PM Modi went further, alleging that Congress was considering legislation that would criminalize even the use of the word “infiltrator,” effectively turning illegal immigrants into protected victims and exposing indigenous communities to legal risk.
He claimed: “Congress will declare infiltrators as victims in the law itself, and the majority of indigenous people here will face the threat of imprisonment.”
This is a powerful political charge, and it directly targets a real demographic anxiety in Barpeta district — one of Assam’s most sensitive on the question of Bangladeshi Muslim immigration. The district’s changing demographics over decades are well-documented. Communities here have watched the makeup of their villages shift within living memory. Whether Congress’s actual legal proposals amount to what Modi describes is debatable — but the fear he is tapping into is entirely real.
He also alleged that Congress was attempting to introduce laws that would classify infiltrators as “victims,” putting the indigenous population at risk, and accused the party of having consistently opposed measures against illegal land encroachments.
The Development Pitch — MSP, PM Kisan, and the Vision Beyond Fear
To his credit, PM Modi did not limit himself to fear and attack.

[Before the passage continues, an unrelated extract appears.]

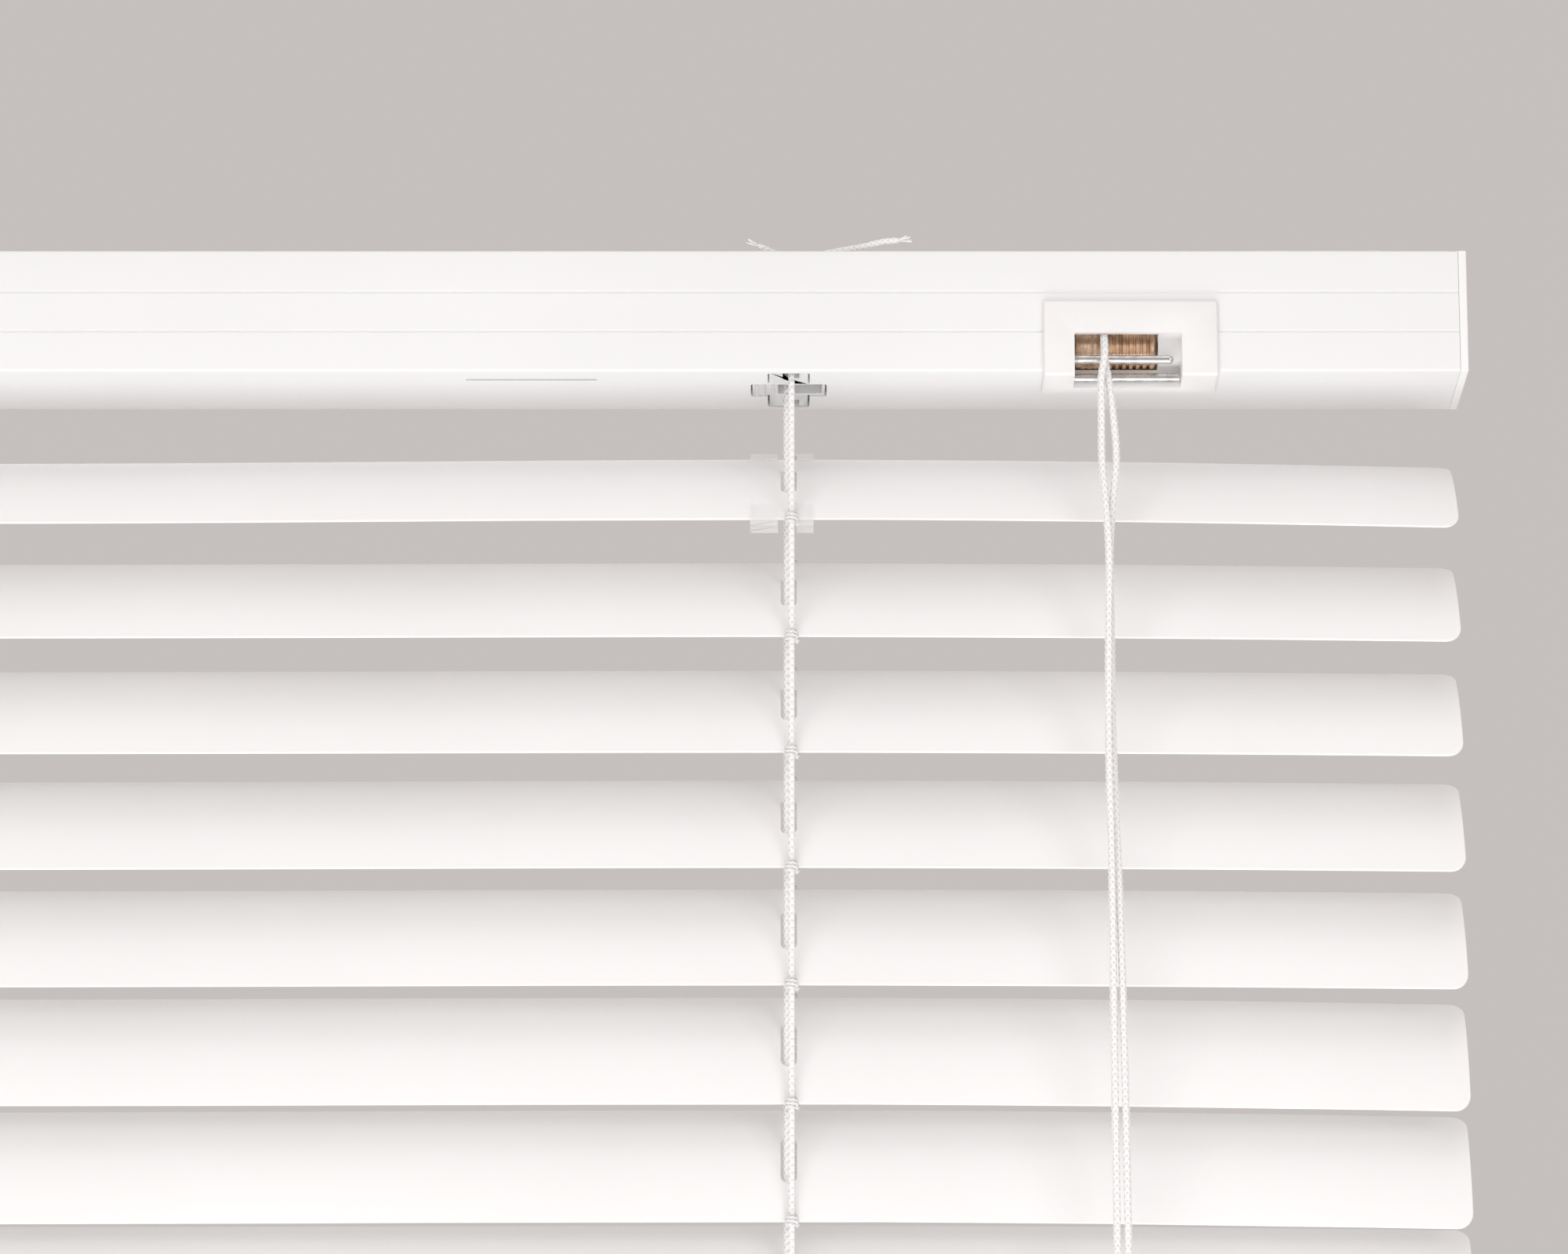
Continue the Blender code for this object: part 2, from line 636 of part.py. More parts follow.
def build_lift_cords(string, group):
    """Each lift cord from the bottom rail, through the slats, along the headrail to the lock."""
    inside = BOTTOM_TOP - 4 * MM
    lock_rear = (216 * MM, 9.2 * MM)
    for word, x, level, lock_x in (
        ("right", LADDER_X + LIFT_CORD_SHIFT, -9.5 * MM, PULL_X - 0.95 * MM),
        ("left", LIFT_CORD_SHIFT - LADDER_X, -6 * MM, PULL_X + 0.95 * MM),
    ):
        points = [
            (x, 0, inside),
            (x, 0, RAIL_FLOOR),
            (x + 0.1 * MM, 0.5 * MM, -22.4 * MM),
            (x + 0.8 * MM, 2.6 * MM, -21.4 * MM),
            (x + 2.4 * MM, 5.5 * MM, -21 * MM),
            (x + 4.6 * MM, 8 * MM, -19 * MM),
            (x + 7 * MM, 9 * MM, -15 * MM),
            (x + 11 * MM, 9.2 * MM, (level - 15 * MM) / 2),
            (x + 17 * MM, 9.2 * MM, level),
            (lock_rear[0], lock_rear[1], level),
            (lock_x - 5.5 * MM, 6 * MM, -9.4 * MM + (level + 9.5 * MM) / 2),
            (lock_x - 1.2 * MM, 1 * MM, -9.4 * MM),
            (lock_x, -1.6 * MM, -10.4 * MM),
            (lock_x, -3 * MM, -12 * MM),
        ]
        take(tube(f"lift_cord_{word}", points, CORD_RADIUS), group, string)


def build_pull_cords(string, group):
    """Both pull cords: side by side over the roller, then one before the other past the pin."""
    over_roller = {
        1: (
            (-0.95, -3.7, -13.1),
            (-0.95, -5.2, -13.7),
            (-0.95, -7.4, -13.9),
            (-0.85, -9.4, -14.5),
            (-0.50, -10.7, -15.8),
            (-0.15, -11.35, -17.2),
            (0.00, -11.55, -18.1),
            (0.00, -12.1, -19.0),
            (0.00, -13.2, -19.95),
            (0.00, -14.3, -21.4),
            (-0.05, -14.85, -22.8),
            (-0.35, -15.1, -25.0),
        ),
        2: (
            (0.95, -3.7, -13.1),
            (0.95, -5.2, -13.9),
            (0.95, -7.4, -14.3),
            (0.55, -8.8, -15.6),
            (0.20, -9.5, -17.2),
            (0.00, -9.8, -18.6),
            (0.00, -10.4, -19.9),
            (0.00, -11.9, -21.0),
            (0.00, -13.05, -22.6),
            (0.20, -13.3, -24.6),
        ),
    }
    left_route = (
        (-0.70, -15.2, -27.1),
        (-0.80, -15.1, -35.0),
        (-0.80, -15.2, -43.9),
        (-0.30, -15.9, -52.0),
        (0.20, -16.2, -60.0),
        (0.05, -16.4, -76.0),
        (-0.20, -16.6, -99.0),
        (0.10, -16.7, -123.0),
        (0.15, -16.8, -146.0),
        (0.20, -16.9, -170.0),
        (0.35, -17.4, -210.0),
        (0.45, -18.0, -260.0),
        (0.50, -18.5, -310.0),
        (0.50, -18.6, -325.7),
    )
    right_route = (
        (0.60, -13.6, -27.1),
        (1.50, -13.8, -35.0),
        (1.95, -14.0, -43.9),
        (1.20, -14.3, -52.0),
        (0.60, -14.3, -60.0),
        (0.60, -14.5, -76.0),
        (0.70, -14.7, -99.0),
        (1.40, -15.2, -123.0),
        (1.90, -15.9, -146.0),
        (2.20, -16.8, -170.0),
        (2.40, -17.4, -210.0),
        (2.45, -18.0, -260.0),
        (2.50, -18.5, -310.0),
        (2.50, -18.6, -325.7),
    )
    for number, route in ((1, left_route), (2, right_route)):
        points = [(PULL_X + x * MM, y * MM, z * MM) for x, y, z in over_roller[number] + route]
        take(tube(f"pull_cord_{number}", points, CORD_RADIUS), group, string)


def build_tassel(white, group):
    """A bell-shaped tassel below the ends of both pull cords."""
    outline = [
        (0, 0),
        (2.6 * MM, 0),
        (3.0 * MM, -2 * MM),
        (3.4 * MM, -8 * MM),
        (4.4 * MM, -16 * MM),
        (TASSEL_RADIUS, -24 * MM),
        (TASSEL_RADIUS, -28 * MM),
        (4.4 * MM, 1.2 * MM - TASSEL_HEIGHT),
        (2.6 * MM, -TASSEL_HEIGHT),
        (0, -TASSEL_HEIGHT),
    ]
    tassel = turned("tassel", outline)
    tassel.location = (TASSEL_X, TASSEL_Y, TASSEL_TOP)
    take(tassel, group, white)


def build_bottom_rail(white, group, shapes):
    """The hollow bottom rail with holes for the lift cords, and its two caps."""
    half = BOTTOM_DEPTH / 2
    low = BOTTOM_TOP - BOTTOM_HEIGHT
    outer = rounded_box(half, low, BOTTOM_TOP, BOTTOM_CORNER)
    wall = RAIL_WALL
    inner = rounded_box(half - wall, low + wall, BOTTOM_TOP - wall, BOTTOM_CORNER - wall)
    end = SLAT_LENGTH / 2 - CAP_PLATE - GAP
    rail = profile("bottom_rail", [outer, inner], -end, end)
    for side in (-1, 1):
        x = side * LADDER_X + LIFT_CORD_SHIFT
        hole = rod("cut_cord", (x, 0, BOTTOM_TOP - 3 * MM), (x, 0, BOTTOM_TOP + 1 * MM), 1.3 * MM, 16)
        boolean(rail, hole, "DIFFERENCE", shapes)
    take(rail, group, white)
    for side, word in ((1, "right"), (-1, "left")):
        near, far = sorted((side * (end + GAP), side * SLAT_LENGTH / 2))
        cap = profile(f"bottom_cap_{word}", [outer], near, far)
        plug_outline = rounded_box(
            half - wall - GAP, low + wall + GAP, BOTTOM_TOP - wall - GAP, BOTTOM_CORNER - wall - GAP
        )
        ends = sorted((side * (end - 8 * MM), side * (end + 0.8 * MM)))
        plug = profile("join_plug", [plug_outline], *ends)
        boolean(cap, plug, "UNION", shapes)
        take(cap, group, white)


def main():
    clear_scene()
    group = new_collection("venetian_blind")
    shapes = new_collection("cutters")
    white = new_material("white_pvc", (0.86, 0.85, 0.83), 0.42)
    clear = new_material("clear_plastic", (0.82, 0.84, 0.84), 0.18)
    nylon = new_material("nylon", (0.78, 0.77, 0.74), 0.5)
    string = new_material("white_string", (0.80, 0.79, 0.77), 0.85)
    steel = new_material("bright_steel", (0.62, 0.62, 0.63), 0.28, 1.0)
    zinc = new_material("zinc_plate", (0.66, 0.67, 0.68), 0.42, 1.0)
    brass = new_material("brass", (0.72, 0.52, 0.22), 0.32, 1.0)
    build_headrail(white, group, shapes)
    build_end_caps(white, group, shapes)
    build_brackets(zinc, group, shapes)
    build_cradles(clear, group, shapes)
    build_tilt_shaft(steel, nylon, group, shapes)
    build_tilter(white, steel, group, shapes)
    build_wand(clear, steel, group, shapes)
    build_cord_lock(white, brass, steel, group, shapes)
    build_slats(white, group, shapes)
    build_ladders(string, group)
    build_lift_cords(string, group)
    build_pull_cords(string, group)
    build_tassel(white, group)
    build_bottom_rail(white, group, shapes)


main()
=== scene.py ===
"""White venetian blind: its finished pieces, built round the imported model.

Lengths are in millimetres until a mesh is made. X runs along the headrail towards the cord
lock, the front faces -Y, and Z is up from the plane that the brackets are screwed to.
"""

import logging
import math
import random
from dataclasses import dataclass
from enum import Enum
from typing import Callable, Iterable, Optional, Sequence

import bpy
from mathutils import Matrix, Vector


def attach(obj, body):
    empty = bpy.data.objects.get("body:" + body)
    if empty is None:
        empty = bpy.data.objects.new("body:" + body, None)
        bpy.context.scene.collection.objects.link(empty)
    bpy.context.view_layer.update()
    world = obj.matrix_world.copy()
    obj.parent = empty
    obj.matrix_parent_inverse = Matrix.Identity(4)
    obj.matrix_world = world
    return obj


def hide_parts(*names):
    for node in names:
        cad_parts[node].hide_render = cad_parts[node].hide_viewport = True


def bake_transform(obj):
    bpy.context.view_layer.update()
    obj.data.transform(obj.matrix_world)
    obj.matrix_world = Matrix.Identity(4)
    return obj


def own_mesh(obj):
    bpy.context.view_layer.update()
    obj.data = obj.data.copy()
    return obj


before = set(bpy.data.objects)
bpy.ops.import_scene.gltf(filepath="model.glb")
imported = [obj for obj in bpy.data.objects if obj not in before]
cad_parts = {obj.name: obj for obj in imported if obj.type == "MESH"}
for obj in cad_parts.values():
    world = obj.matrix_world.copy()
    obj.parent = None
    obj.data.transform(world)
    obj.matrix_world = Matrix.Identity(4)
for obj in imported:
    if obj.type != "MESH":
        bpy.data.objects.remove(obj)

MM = 0.001
WELD = 1e-6
log = logging.getLogger("blind")

Point = Sequence[float]
Colour = tuple[float, float, float]
Test = Callable[[Vector, Vector], bool]


class Element(Enum):
    """What a selection is made of."""

    EDGE = "EDGE"
    FACE = "FACE"


class Join(Enum):
    """What a second solid does to the first."""

    CUT = "DIFFERENCE"
    ADD = "UNION"
    KEEP = "INTERSECT"


class Lay(Enum):
    """How a cord or wire is made."""

    BRAIDED = "braided"
    TWISTED = "twisted"
    PLAIN = "plain"


def mid(a: Point, b: Point) -> Vector:
    """The point halfway between two points."""
    return (Vector(a) + Vector(b)) / 2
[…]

He made a positive economic case too, contrasting BJP’s farm support with the Congress-era UPA record. His MSP numbers — Rs 4 lakh crore paid to paddy farmers in the decade before 2014 versus Rs 16 lakh crore after — are broadly consistent with government data, though economists note that much of the increase also reflects inflation and expanded procurement, not purely political will.
On PM Kisan, he told Barpeta farmers that Assam’s cultivators had already received nearly Rs 7,500 crore under the scheme. He also took credit for shielding farmers from the global fertiliser price spike that followed the Ukraine war.

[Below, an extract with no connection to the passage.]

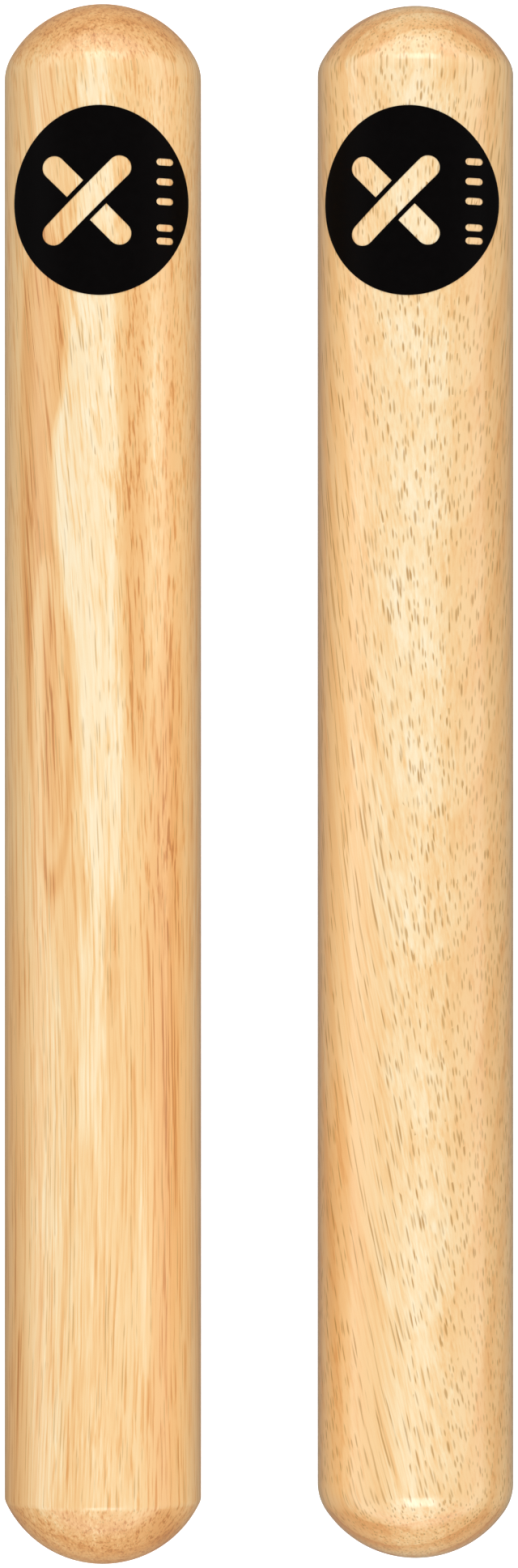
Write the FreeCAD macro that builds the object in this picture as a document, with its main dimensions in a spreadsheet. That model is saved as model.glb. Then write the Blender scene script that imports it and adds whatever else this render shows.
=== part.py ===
import FreeCAD, Part
import math
import os
import Sketcher

# Claves: two turned hardwood sticks lying side by side on a flat surface. The held clave rests in
# one hand and the striking clave is knocked against it. Each stick carries one printed film mark.
#
# Frame: millimetres, +Z up, both sticks along Y. The origin is on the surface the sticks lie on,
# under the middle of the pair. "far" is the +Y end of a stick, which carries the mark, and "near"
# is its -Y end.

# Driving dimensions: alias, value in millimetres or degrees, meaning.
DIMENSIONS = [
    ("held_length", 203.2, "held stick, end to end: eight inches"),
    ("held_diameter", 25.6, "held stick's shaft: one inch and a little"),
    ("held_far_crown", 13.8, "held stick, radius of the far end's crown"),
    ("held_far_shoulder", 6.0, "held stick, rounding between the far crown and the shaft"),
    ("held_near_crown", 14.0, "held stick, radius of the near end's crown"),
    ("held_near_shoulder", 1.8, "held stick, rounding between the near crown and the shaft"),
    ("striking_length", 202.2, "striking stick, end to end"),
    ("striking_diameter", 25.5, "striking stick's shaft"),
    ("striking_far_crown", 14.0, "striking stick, radius of the far end's crown"),
    ("striking_far_shoulder", 4.0, "striking stick, rounding at the far crown"),
    ("striking_near_crown", 14.1, "striking stick, radius of the near end's crown"),
    ("striking_near_shoulder", 6.3, "striking stick, rounding at the near crown"),
    ("axis_spacing", 40.75, "between the two sticks' axes as they lie"),
    ("striking_shift", 0.27, "striking stick's middle, past the held stick's middle"),
    ("mark_from_middle", 75.1, "mark's centre, from the middle of the pair"),
    ("mark_half_width", 11.3, "mark's half width, across the stick, seen from above"),
    ("mark_half_length", 12.22, "mark's half length, along the stick"),
    ("film_thickness", 0.05, "printed film's thickness"),
    ("film_wrap", 150.0, "arc of film that the mark's outline is cut from"),
    ("held_mark_turn", -0.6, "held stick's mark, turned about the stick's axis"),
    ("striking_mark_turn", -5.5, "striking stick's mark, turned about the stick's axis"),
    ("emblem_shift", -1.7, "crossed sticks' middle, from the mark's centre"),
    ("emblem_reach", 4.25, "from the crossing to each rounded end's centre, across and along"),
    ("emblem_stick_radius", 1.5, "half the width of each crossed stick"),
    ("emblem_gap", 0.6, "film left between the upper stick and the lower one"),
    ("bar_shift", 8.3, "row of bars, from the mark's centre"),
    ("bar_half_length", 0.6, "from a bar's middle to each rounded end's centre"),
    ("bar_radius", 0.45, "half the width of a bar"),
    ("pulse_spacing", 0.85, "one pulse of the rhythm that the bars show"),
]

# The five strokes of the son clave rhythm, counted in pulses. They space the bars of the emblem.
STROKES = (0, 3, 6, 10, 12)
MIDDLE_PULSE = 6

START, END, CENTRE = 1, 2, 3     # a sketch element's points
ORIGIN = (-1, 1)                 # a sketch's own origin
UPRIGHT_AXIS = -2                # a sketch's own vertical axis

doc = FreeCAD.newDocument("claves")
sheet = doc.addObject("Spreadsheet::Sheet", "Sizes")


def fill_sheet():
    for row, (alias, value, meaning) in enumerate(DIMENSIONS, start=1):
        sheet.set(f"A{row}", meaning)
        sheet.set(f"B{row}", str(value))
        sheet.setAlias(f"B{row}", alias)
    doc.recompute()


def size(expression):
    """The number that an expression on the sheet's aliases stands for."""
    return float(sheet.evalExpression(expression))


def new_sketch(body, plane, name):
    """An empty sketch on one of the body's own origin planes."""
    sketch = body.newObject("Sketcher::SketchObject", name)
    planes = [f for f in body.Origin.OriginFeatures if f.Role == plane]
    sketch.AttachmentSupport = [(planes[0], "")]
    sketch.MapMode = "FlatFace"
    return sketch


def drive(sketch, name, expression, kind, *points):
    """Adds a dimension between points, and binds it to the sheet."""
    constraint = Sketcher.Constraint(kind, *points, size(expression))
    index = sketch.addConstraint(constraint)
    sketch.renameConstraint(index, name)
    sketch.setExpression("Constraints." + name, expression)


def place(body, x, y, z, turn=None):
    """Binds the body's place, and its turn about Y, to the sheet."""
    body.Placement = FreeCAD.Placement(FreeCAD.Vector(), FreeCAD.Rotation(FreeCAD.Vector(0, 1, 0), 0))
    body.setExpression("Placement.Base.x", x)
    body.setExpression("Placement.Base.y", y)
    body.setExpression("Placement.Base.z", z)
    if turn:
        body.Placement.Rotation = FreeCAD.Rotation(FreeCAD.Vector(0, 1, 0), size(turn))
        body.setExpression("Placement.Rotation.Angle", turn)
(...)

He framed BJP’s tenure as a decade of restoring peace, security, and Assam’s identity, with the next phase aimed at boosting prosperity and putting the state on the global stage.

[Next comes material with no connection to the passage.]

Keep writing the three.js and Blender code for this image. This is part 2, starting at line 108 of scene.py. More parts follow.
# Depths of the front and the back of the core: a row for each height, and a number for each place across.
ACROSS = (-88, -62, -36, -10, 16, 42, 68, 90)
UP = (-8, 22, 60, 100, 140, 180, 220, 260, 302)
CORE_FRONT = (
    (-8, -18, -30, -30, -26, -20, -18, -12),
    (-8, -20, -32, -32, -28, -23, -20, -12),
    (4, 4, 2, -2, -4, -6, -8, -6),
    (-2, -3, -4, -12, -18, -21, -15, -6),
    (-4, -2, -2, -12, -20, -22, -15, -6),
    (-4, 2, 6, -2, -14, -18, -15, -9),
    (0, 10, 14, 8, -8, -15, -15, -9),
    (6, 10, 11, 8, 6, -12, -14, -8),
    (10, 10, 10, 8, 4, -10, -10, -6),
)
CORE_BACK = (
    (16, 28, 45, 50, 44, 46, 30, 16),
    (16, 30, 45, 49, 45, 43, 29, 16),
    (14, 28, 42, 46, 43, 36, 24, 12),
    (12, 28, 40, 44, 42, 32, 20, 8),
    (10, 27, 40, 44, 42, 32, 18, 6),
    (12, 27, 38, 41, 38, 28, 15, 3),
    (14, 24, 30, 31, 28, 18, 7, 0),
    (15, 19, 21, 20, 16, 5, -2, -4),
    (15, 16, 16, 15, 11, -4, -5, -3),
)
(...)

The “Naamdar” Jab and the Dynasty Attack
PM Modi’s trademark dig at the Gandhi family— the “naamdaar” versus “kaamdaar” framing— made its Barpeta appearance too. He predicted that after April 9 results, Congress’s “royal family leaders sitting in Delhi” would see their tally of defeats reach a century. It is the kind of line that plays well with the base, even if it adds little to the policy debate.
The Bigger Picture: Why Barpeta Matters
Barpeta is not just any constituency. It sits in lower Assam, a region where the BJP and Congress are in direct contest for votes that cut across lines of ethnicity, religion, community interest, and historical loyalty. The Vaishnav Satra tradition commands reverence across caste lines. The infiltration issue cuts to the bone here more than almost anywhere else in the state.
Assam Assembly polls are scheduled for April 9, with vote counting on May 4. The BJP under Chief Minister Himanta Biswa Sarma is seeking a third consecutive term, while Congress is hoping to capitalize on anti-incumbency sentiment.
PM Modi’s Barpeta speech was a deliberate package: national security for those worried about India’s standing, cultural preservation for those worried about the Satras and Assamese identity, economic data for those worried about livelihoods, and a clear enemy— Congress— for those who need someone to blame for it all. Whether it is enough to deliver a third term for the BJP will become clear on May 4.
A note on approach: This article treats PM Modi’s speech as political rhetoric worthy of honest scrutiny — neither uncritical cheerleading nor reflexive dismissal. The charges he makes about Congress and Pakistan involve real statements that happened; the infiltration anxieties in Barpeta are documented and genuine. The editorial job is to give readers both the fire of the speech and the context to judge it for themselves.